In the data, extract each line that holds the string "with".
┄┄┄┄┄┄┄┄┄┄┄┄┄┄┄┄┄┄┄┄
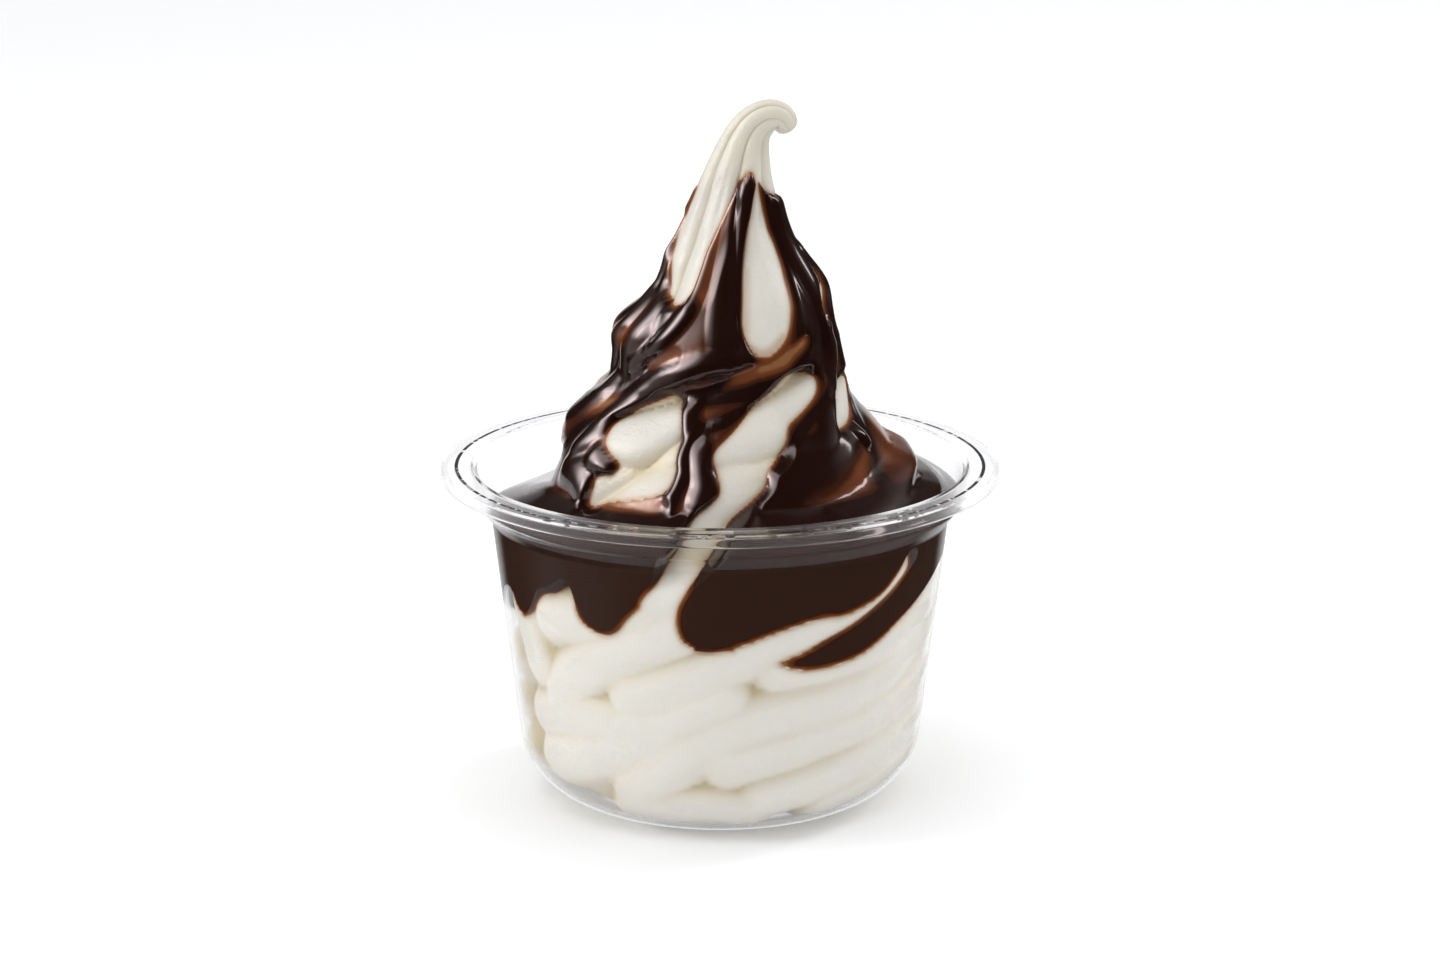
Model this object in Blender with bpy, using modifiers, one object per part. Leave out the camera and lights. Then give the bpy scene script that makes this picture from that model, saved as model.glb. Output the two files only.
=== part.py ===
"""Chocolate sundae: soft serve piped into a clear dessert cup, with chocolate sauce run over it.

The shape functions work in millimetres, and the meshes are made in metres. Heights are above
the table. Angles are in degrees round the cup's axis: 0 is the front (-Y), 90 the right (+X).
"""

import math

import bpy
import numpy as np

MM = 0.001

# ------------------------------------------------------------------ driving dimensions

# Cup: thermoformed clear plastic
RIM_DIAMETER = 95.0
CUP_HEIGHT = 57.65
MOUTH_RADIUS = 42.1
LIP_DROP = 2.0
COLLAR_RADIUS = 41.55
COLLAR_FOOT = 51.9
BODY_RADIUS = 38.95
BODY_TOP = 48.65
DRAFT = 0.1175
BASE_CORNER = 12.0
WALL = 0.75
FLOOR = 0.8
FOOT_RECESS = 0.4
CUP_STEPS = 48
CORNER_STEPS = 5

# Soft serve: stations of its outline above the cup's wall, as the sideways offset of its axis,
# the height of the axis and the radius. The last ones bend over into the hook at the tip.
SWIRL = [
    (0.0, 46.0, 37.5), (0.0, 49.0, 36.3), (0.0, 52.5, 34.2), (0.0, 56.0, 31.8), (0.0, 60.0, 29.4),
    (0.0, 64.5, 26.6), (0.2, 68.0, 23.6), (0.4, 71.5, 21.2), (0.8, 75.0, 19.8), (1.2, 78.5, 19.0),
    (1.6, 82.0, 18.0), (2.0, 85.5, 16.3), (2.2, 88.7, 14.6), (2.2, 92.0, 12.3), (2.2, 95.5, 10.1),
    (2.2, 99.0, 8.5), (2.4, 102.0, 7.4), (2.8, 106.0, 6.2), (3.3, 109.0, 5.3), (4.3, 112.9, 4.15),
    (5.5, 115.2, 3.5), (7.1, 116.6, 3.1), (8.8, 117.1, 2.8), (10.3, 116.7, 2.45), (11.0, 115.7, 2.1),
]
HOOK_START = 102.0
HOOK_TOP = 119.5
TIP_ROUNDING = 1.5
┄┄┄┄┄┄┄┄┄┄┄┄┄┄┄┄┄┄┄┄
**REPLY TO THE EXERCISE**
Model this object in Blender with bpy, using modifiers, one object per part. Leave out the camera and lights. Then give the bpy scene script that makes this picture from that model, saved as model.glb. Output the two files only.
"""Chocolate sundae: soft serve piped into a clear dessert cup, with chocolate sauce run over it.